When Emma’s contract is terminated suddenly, she doesn’t get a chance to say good-bye or exchange contact information with Ben. Still, he knows enough about her to be able to find her address and write to her and this thought is something Emma is cherishing deep in her heart, as she is settling back into her farm life at home. As more and more days and weeks and months pass, Emma is facing now a different kind of dilemma: should she continue trusting that Ben is still in love with her and will turn up on her doorstep and whisk her away or should she listen to her family and friends who are much more cautious?

Emma’s friend Eva suggests a camping trip with her husband and their baby. They are also joined by Eva’s cousin Matt who, although adopted and raised by an Amish family, later chose to live as an Englisher. Emma and Matt discover that they have a lot in common, but being Amish, her faith and traditions are very important to Emma, so she cannot permit herself get attracted to Matt. There is still hope for Ben, after all. And he does write and invite her back to North Carolina. Can anybody’s love life get more complicated than that? Read the book and find out what future has in store for Emma.

Love in Unlikely Places is indeed an unusual kind of romance, with a heroine who is intelligent and well-informed in some ways, and desperately romantic and perhaps even naive in other ways. The book touches upon a variety of topics ranging from raising children, the use of technology, post-natal depression, adoption, politics, historical justice, and even global warming. There is romance, there are diffrent kinds of families, there are some wonderful friends who will tell you the truth and will stand by you, and there are fabulous descriptions of nature. Perhaps, the book is less light-hearted and straightforward than most books in this genre, but it has its core elements which for me are community, faith and trust in God’s will and kindness.

Thank you to Edelweiss and Good Books for this fascinating ARC. All opinions are my own and were not influenced in any way.

About the author:

Linda Byler grew up Amish and is an active member of the Amish church today. Growing up, Linda Byler loved to read and write. In fact, she still does. She is well known within the Amish community as a columnist for a weekly Amish newspaper.

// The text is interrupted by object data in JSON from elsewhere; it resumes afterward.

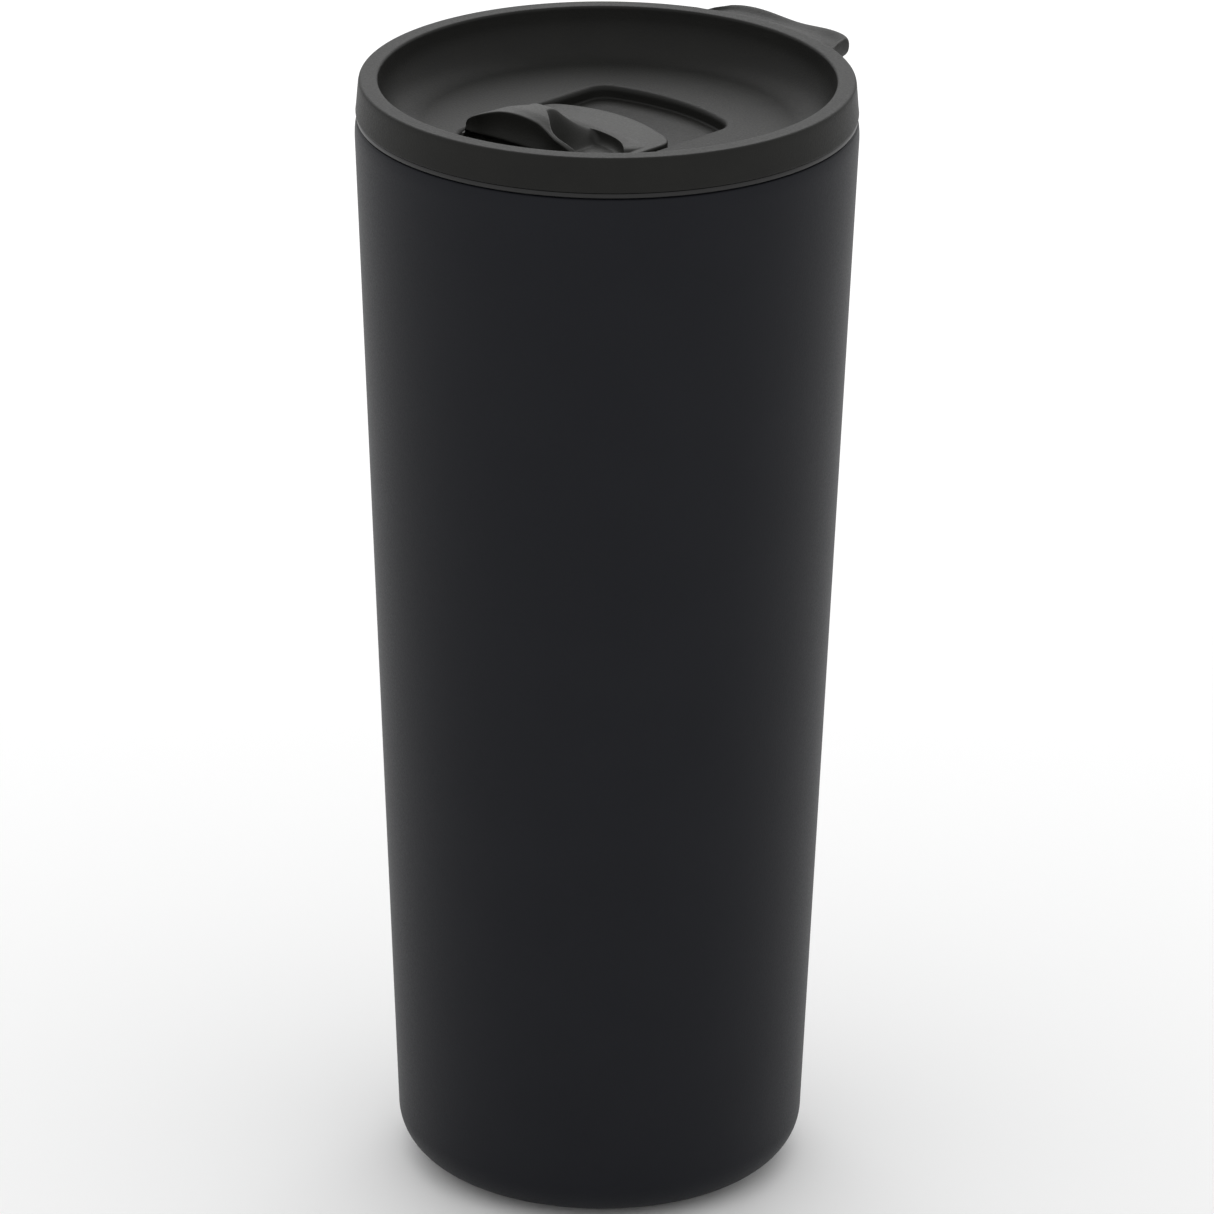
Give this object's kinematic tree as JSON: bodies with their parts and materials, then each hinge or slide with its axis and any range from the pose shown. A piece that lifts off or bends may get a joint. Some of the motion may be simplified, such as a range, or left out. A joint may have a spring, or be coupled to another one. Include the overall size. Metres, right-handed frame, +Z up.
{
  "type": "insulated travel mug",
  "caption": "Slim conical double-wall steel travel mug with a press-in plastic lid, a sliding drinking closure with a thumb grip and a lift tab.",
  "frame": {"origin": "centre of the flat underside, on the surface the mug stands on", "axes": "+Z up along the mug's axis, +Y towards the lift tab, -Y towards the side one drinks from"},
  "size_m": [0.0848, 0.0909, 0.197],
  "materials": {
    "powder_coat": "fine matt black powder coat on stainless steel",
    "bare_steel": "pressed stainless steel, satin",
    "liner_steel": "electropolished stainless steel",
    "copper_foil": "bright rolled foil",
    "getter_metal": "pressed metal powder",
    "seal_glass": "fused solder glass bead",
    "foot_silicone": "matt black silicone",
    "lid_plastic": "black moulded polypropylene with fine spark texture",
    "slider_plastic": "black moulded polypropylene, satin",
    "seal_silicone": "black moulded silicone, low sheen"
  },
  "bodies": {
    "mug": {"outer_shell": "powder_coat", "shell_base": "bare_steel", "inner_liner": "liner_steel", "liner_foil": "copper_foil", "getter": "getter_metal", "getter_clip": "bare_steel", "vacuum_seal": "seal_glass", "base_cover": "bare_steel", "foot_ring": "foot_silicone"},
    "lid": {"lid_body": "lid_plastic", "lid_seal": "seal_silicone"},
    "slider": {"slider": "slider_plastic", "slider_seal": "seal_silicone", "slider_retainer": "slider_plastic"}
  },
  "joints": [
    {"name": "lid_lift", "type": "slide", "parent": "mug", "child": "lid", "axis": [0, 0, 1], "range_m": [0, 0.04]},
    {"name": "slider_slide", "type": "slide", "parent": "lid", "child": "slider", "axis": [0, 1, 0], "range_m": [0, 0.0132]}
  ]
}
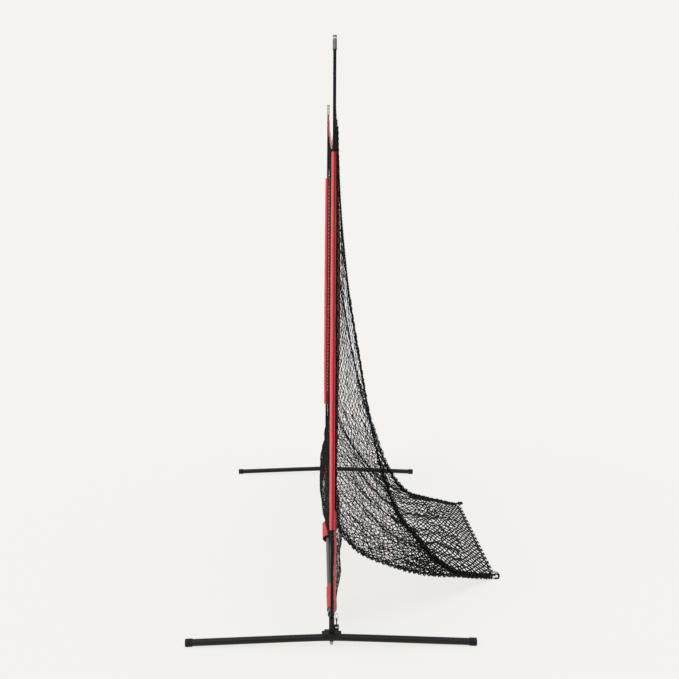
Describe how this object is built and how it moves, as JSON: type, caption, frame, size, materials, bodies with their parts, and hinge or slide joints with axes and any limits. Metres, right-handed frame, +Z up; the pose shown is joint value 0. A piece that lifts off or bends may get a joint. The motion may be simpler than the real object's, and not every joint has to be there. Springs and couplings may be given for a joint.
{
  "type": "bow-frame golf net",
  "caption": "Free-standing golf hitting net: bowed fibreglass poles on bent steel feet and a base bar, red sleeves and hems, black hitting net, side wings and a ball return net that runs down to the floor.",
  "frame": {"origin": "middle of the footprint, on the floor", "axes": "+Z up, +X from the bare side of the frame to the side of the wings and the ball return, +Y along the base bar to the far pole"},
  "size_m": [1.2505, 2.22, 2.1347],
  "materials": {
    "powder_coated_tube": "black powder coat, satin",
    "moulded_plastic": "moulded black, fine texture",
    "fibreglass_rod": "black pultruded glass fibre, satin",
    "zinc_plated_steel": "bright zinc plate",
    "red_canvas": "red woven polyester with stitched edges",
    "pale_webbing": "undyed woven webbing",
    "black_netting": "black knotless netting and rope"
  },
  "bodies": {
    "frame": {"back_edge_rope": "black_netting", "ball_return_net": "black_netting", "base_bar_coupler": "zinc_plated_steel", "base_bar_far": "powder_coated_tube", "base_bar_near": "powder_coated_tube", "bottom_hem": "black_netting", "far_border_rope": "black_netting", "far_corner_hook": "moulded_plastic", "far_corner_patch": "red_canvas", "far_corner_strap": "pale_webbing", "far_ferrule_lower": "zinc_plated_steel", "far_ferrule_upper": "zinc_plated_steel", "far_hub_bracket": "powder_coated_tube", "far_pivot_bolt": "zinc_plated_steel", "far_pivot_cap_nut": "zinc_plated_steel", "far_pivot_washer": "zinc_plated_steel", "far_pole_lower": "fibreglass_rod", "far_pole_middle": "fibreglass_rod", "far_pole_sleeve": "red_canvas", "far_pole_upper": "fibreglass_rod", "far_side_hem": "red_canvas", "far_side_wing": "black_netting", "far_tip_cap": "zinc_plated_steel", "far_tip_strap": "pale_webbing", "far_wrap_tab": "red_canvas", "frame_net": "black_netting", "middle_wrap_tab": "red_canvas", "near_border_rope": "black_netting", "near_corner_hook": "moulded_plastic", "near_corner_patch": "red_canvas", "near_corner_strap": "pale_webbing", "near_ferrule_lower": "zinc_plated_steel", "near_ferrule_upper": "zinc_plated_steel", "near_hub_bracket": "powder_coated_tube", "near_pivot_bolt": "zinc_plated_steel", "near_pivot_cap_nut": "zinc_plated_steel", "near_pivot_washer": "zinc_plated_steel", "near_pole_lower": "fibreglass_rod", "near_pole_middle": "fibreglass_rod", "near_pole_sleeve": "red_canvas", "near_pole_upper": "fibreglass_rod", "near_side_hem": "red_canvas", "near_side_wing": "black_netting", "near_tip_cap": "zinc_plated_steel", "near_tip_strap": "pale_webbing", "near_wrap_tab": "red_canvas", "top_hem": "red_canvas"},
    "near_foot": {"near_foot_tube": "powder_coated_tube", "near_foot_cap_front": "moulded_plastic", "near_foot_cap_back": "moulded_plastic", "near_swivel_saddle": "moulded_plastic"},
    "far_foot": {"far_foot_tube": "powder_coated_tube", "far_foot_cap_front": "moulded_plastic", "far_foot_cap_back": "moulded_plastic", "far_swivel_saddle": "moulded_plastic"},
    "near_button": {"near_hub_snap_button": "zinc_plated_steel"},
    "far_button": {"far_hub_snap_button": "zinc_plated_steel"},
    "coupler_button": {"coupler_snap_button": "zinc_plated_steel"}
  },
  "joints": [
    {"name": "near_foot_swivel", "type": "hinge", "parent": "frame", "child": "near_foot", "pos_m": [-0.105, -1.09, 0.0322], "axis": [0, 0, 1], "range_deg": [-90, 0]},
    {"name": "far_foot_swivel", "type": "hinge", "parent": "frame", "child": "far_foot", "pos_m": [-0.105, 1.09, 0.0322], "axis": [0, 0, 1], "range_deg": [0, 90]},
    {"name": "near_button_press", "type": "slide", "parent": "frame", "child": "near_button", "axis": [-1, 0, 0], "range_m": [0, 0.0048], "stiffness_N_per_m": 800, "springref_m": -0.002},
    {"name": "far_button_press", "type": "slide", "parent": "frame", "child": "far_button", "axis": [-1, 0, 0], "range_m": [0, 0.0048], "stiffness_N_per_m": 800, "springref_m": -0.002},
    {"name": "coupler_button_press", "type": "slide", "parent": "frame", "child": "coupler_button", "axis": [-1, 0, 0], "range_m": [0, 0.0048], "stiffness_N_per_m": 800, "springref_m": -0.002}
  ]
}
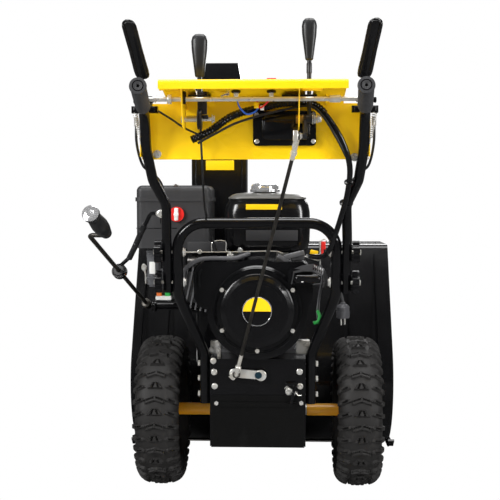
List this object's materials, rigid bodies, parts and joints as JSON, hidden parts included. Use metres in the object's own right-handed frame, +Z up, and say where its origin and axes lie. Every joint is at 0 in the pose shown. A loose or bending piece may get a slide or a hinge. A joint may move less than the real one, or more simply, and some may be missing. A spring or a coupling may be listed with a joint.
{
  "type": "walk-behind snow blower",
  "caption": "Petrol two-stage walk-behind snow thrower: ribbon auger housing, turning chute with tilting hood, recoil-start engine, friction drive, bar-lugged wheels and handles with a panel.",
  "frame": {"origin": "on the ground, midway between the machine's sides and midway between its front and back", "axes": "+Y is forward, in the direction of travel; +X is to the operator's right; +Z is up"},
  "size_m": [0.78, 1.3, 1.104],
  "materials": {
    "tyre_rubber": "matt",
    "soft_rubber": "matt",
    "yellow_paint": "gloss",
    "black_paint": "gloss",
    "black_pressing": "satin",
    "black_plastic": "matt",
    "tank_plastic": "satin",
    "cable_plastic": "satin",
    "zinc_steel": "satin",
    "plain_steel": "brushed",
    "cast_alloy": "cast",
    "chrome_plate": "polished",
    "gear_iron": "cast",
    "choke_white": "gloss"
  },
  "bodies": {
    "machine": {"auger_housing": "black_paint", "belt_cover": "black_plastic", "bolts": "zinc_steel", "bottom_cover": "black_pressing", "carburettor_cover": "black_plastic", "control_cables": "cable_plastic", "control_panel": "yellow_paint", "crank_bracket": "black_paint", "crankcase": "cast_alloy", "cylinder_head": "cast_alloy", "drive_belts": "soft_rubber", "electric_starter": "black_plastic", "fan_shroud": "black_pressing", "fuel_tank": "tank_plastic", "gearbox_case": "cast_alloy", "grips": "soft_rubber", "handle_tubes": "black_paint", "headlight": "black_plastic", "impeller_housing": "black_paint", "lever_brackets": "zinc_steel", "mains_lead": "cable_plastic", "mains_plug": "black_plastic", "muffler": "zinc_steel", "recoil_cover": "black_plastic", "scraper_bar": "black_paint", "shaft_bearings": "plain_steel", "skid_shoes": "black_paint", "tank_bracket": "zinc_steel", "traction_housing": "black_paint", "u_handle": "black_paint"},
    "wheels": {"tyres": "tyre_rubber", "rims": "yellow_paint", "wheel_axle": "zinc_steel", "axle_gear": "gear_iron"},
    "pinion": {"pinion_shaft": "plain_steel"},
    "friction": {"friction_wheel": "soft_rubber"},
    "disc": {"drive_disc": "cast_alloy"},
    "crank_train": {"crankshaft": "plain_steel"},
    "auger": {"auger_flights": "yellow_paint", "auger_shaft": "plain_steel"},
    "fan": {"impeller": "yellow_paint", "impeller_shaft": "plain_steel"},
    "spout": {"chute": "black_plastic"},
    "hood": {"deflector": "black_plastic"},
    "hood_lever": {"deflector_lever": "black_plastic"},
    "worm": {"chute_worm": "zinc_steel"},
    "crank": {"crank_rod": "zinc_steel"},
    "crank_handle": {"crank_grip": "black_plastic"},
    "gear_lever": {"speed_lever": "black_plastic"},
    "selector": {"shift_arm": "zinc_steel"},
    "gear_rod": {"shift_rod": "zinc_steel"},
    "clutch_left": {"clutch_lever_left": "black_plastic"},
    "clutch_right": {"clutch_lever_right": "black_plastic"},
    "starter_pull": {"recoil_handle": "black_plastic"},
    "filler": {"fuel_cap": "chrome_plate"},
    "choke": {"choke_knob": "choke_white"},
    "knob_high_left": {"clamp_knob_high_left": "black_plastic"},
    "knob_high_right": {"clamp_knob_high_right": "black_plastic"},
    "knob_low_left": {"clamp_knob_low_left": "black_plastic"},
    "knob_low_right": {"clamp_knob_low_right": "black_plastic"}
  },
  "joints": [
    {"name": "wheel_turn", "type": "hinge", "parent": "machine", "child": "wheels", "pos_m": [0, 0, 0.19], "axis": [1, 0, 0], "continuous": true},
    {"name": "pinion_turn", "type": "hinge", "parent": "machine", "child": "pinion", "pos_m": [0, -0.0323, 0.25], "axis": [1, 0, 0], "continuous": true},
    {"name": "friction_slide", "type": "slide", "parent": "pinion", "child": "friction", "axis": [1, 0, 0], "range_m": [-0.022, 0.022]},
    {"name": "disc_turn", "type": "hinge", "parent": "machine", "child": "disc", "pos_m": [0, 0.024, 0.25], "axis": [0, 1, 0], "continuous": true},
    {"name": "crankshaft_turn", "type": "hinge", "parent": "machine", "child": "crank_train", "pos_m": [0, 0, 0.475], "axis": [0, 1, 0], "continuous": true},
    {"name": "auger_turn", "type": "hinge", "parent": "machine", "child": "auger", "pos_m": [0, 0.413, 0.208], "axis": [1, 0, 0], "continuous": true},
    {"name": "impeller_turn", "type": "hinge", "parent": "machine", "child": "fan", "pos_m": [0, 0.15, 0.2483], "axis": [0, 1, 0], "continuous": true},
    {"name": "chute_turn", "type": "hinge", "parent": "machine", "child": "spout", "pos_m": [-0.113, 0.18, 0.4463], "axis": [0, 0, 1], "range_deg": [-95, 95]},
    {"name": "deflector_tilt", "type": "hinge", "parent": "spout", "child": "hood", "pos_m": [-0.113, 0.136, 0.876], "axis": [1, 0, 0], "range_deg": [-50, 0]},
    {"name": "deflector_lever_tilt", "type": "hinge", "parent": "machine", "child": "hood_lever", "pos_m": [-0.112, -0.469, 0.898], "axis": [1, 0, 0], "range_deg": [0, 26]},
    {"name": "worm_turn", "type": "hinge", "parent": "machine", "child": "worm", "pos_m": [-0.2, 0.0797, 0.4493], "axis": [1, 0, 0], "range_deg": [-1050, 1050]},
    {"name": "crank_turn", "type": "hinge", "parent": "machine", "child": "crank", "pos_m": [-0.3, 0.0797, 0.4493], "axis": [-0.1103, -0.9121, 0.3949], "range_deg": [-1050, 1050]},
    {"name": "crank_grip_turn", "type": "hinge", "parent": "crank", "child": "crank_handle", "pos_m": [-0.316, -0.406, 0.657], "axis": [-0.1103, -0.9121, 0.3949], "continuous": true},
    {"name": "speed_lever_tilt", "type": "hinge", "parent": "machine", "child": "gear_lever", "pos_m": [0.112, -0.469, 0.898], "axis": [1, 0, 0], "range_deg": [-13.5, 13.5]},
    {"name": "shift_arm_turn", "type": "hinge", "parent": "machine", "child": "selector", "pos_m": [0, -0.199, 0.319], "axis": [0, 1, 0], "range_deg": [-16, 16]},
    {"name": "shift_rod_turn", "type": "hinge", "parent": "gear_lever", "child": "gear_rod", "pos_m": [0.089, -0.504, 0.861], "axis": [1, 0, 0], "range_deg": [-16, 16]},
    {"name": "clutch_left_squeeze", "type": "hinge", "parent": "machine", "child": "clutch_left", "pos_m": [-0.226, -0.462, 0.937], "axis": [1, 0, 0], "range_deg": [0, 14.5], "stiffness_Nm_per_rad": 3, "springref_deg": -28.65},
    {"name": "clutch_right_squeeze", "type": "hinge", "parent": "machine", "child": "clutch_right", "pos_m": [0.226, -0.462, 0.937], "axis": [1, 0, 0], "range_deg": [0, 14.5], "stiffness_Nm_per_rad": 3, "springref_deg": -28.65},
    {"name": "starter_pull_out", "type": "slide", "parent": "machine", "child": "starter_pull", "axis": [0, -1, 0], "range_m": [0, 0.09], "stiffness_N_per_m": 60, "springref_m": -0.25},
    {"name": "fuel_cap_turn", "type": "hinge", "parent": "machine", "child": "filler", "pos_m": [0.015, -0.102, 0.751], "axis": [0, 0, 1], "continuous": true},
    {"name": "choke_knob_turn", "type": "hinge", "parent": "machine", "child": "choke", "pos_m": [-0.198, -0.135, 0.698], "axis": [0, 1, 0], "range_deg": [0, 90]},
    {"name": "knob_high_left_turn", "type": "hinge", "parent": "machine", "child": "knob_high_left", "pos_m": [-0.2255, -0.276, 0.614], "axis": [1, 0, 0], "continuous": true},
    {"name": "knob_high_right_turn", "type": "hinge", "parent": "machine", "child": "knob_high_right", "pos_m": [0.2255, -0.276, 0.614], "axis": [1, 0, 0], "continuous": true},
    {"name": "knob_low_left_turn", "type": "hinge", "parent": "machine", "child": "knob_low_left", "pos_m": [-0.2255, -0.265, 0.544], "axis": [1, 0, 0], "continuous": true},
    {"name": "knob_low_right_turn", "type": "hinge", "parent": "machine", "child": "knob_low_right", "pos_m": [0.2255, -0.265, 0.544], "axis": [1, 0, 0], "continuous": true}
  ],
  "couplings": [
    {"joint": "pinion_turn", "follows": "wheel_turn", "ratio": -1.0649},
    {"joint": "impeller_turn", "follows": "auger_turn", "ratio": 10},
    {"joint": "deflector_lever_tilt", "follows": "deflector_tilt", "ratio": -0.5},
    {"joint": "worm_turn", "follows": "chute_turn", "ratio": 11},
    {"joint": "crank_turn", "follows": "chute_turn", "ratio": -11},
    {"joint": "shift_rod_turn", "follows": "speed_lever_tilt", "ratio": -1.06},
    {"joint": "shift_arm_turn", "follows": "speed_lever_tilt", "ratio": -1.09},
    {"joint": "friction_slide", "follows": "speed_lever_tilt", "m_per_rad": 0.0752}
  ]
}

She writes all her novels by hand in notebooks. Linda and her husband, their children and grandchildren live in central Pennsylvania.


15 replies on “#Book review #Love in Unlikely Places by Linda Byler”

    1. I think the fact that the author herself is Amish makes it even more interesting. Her previous book focused a lot on raising children and parents’ responsibility for instilling principles and providing moral guidance without stifling the child’s spirit.

      Liked by 1 person

    1. She did!😁
      He did contact her, but why it took such long time would be a spoiler. All I can say everybody needs a friend like Eva in their life, somebody who can help you see things more clearly, when you’re too involved emotionally.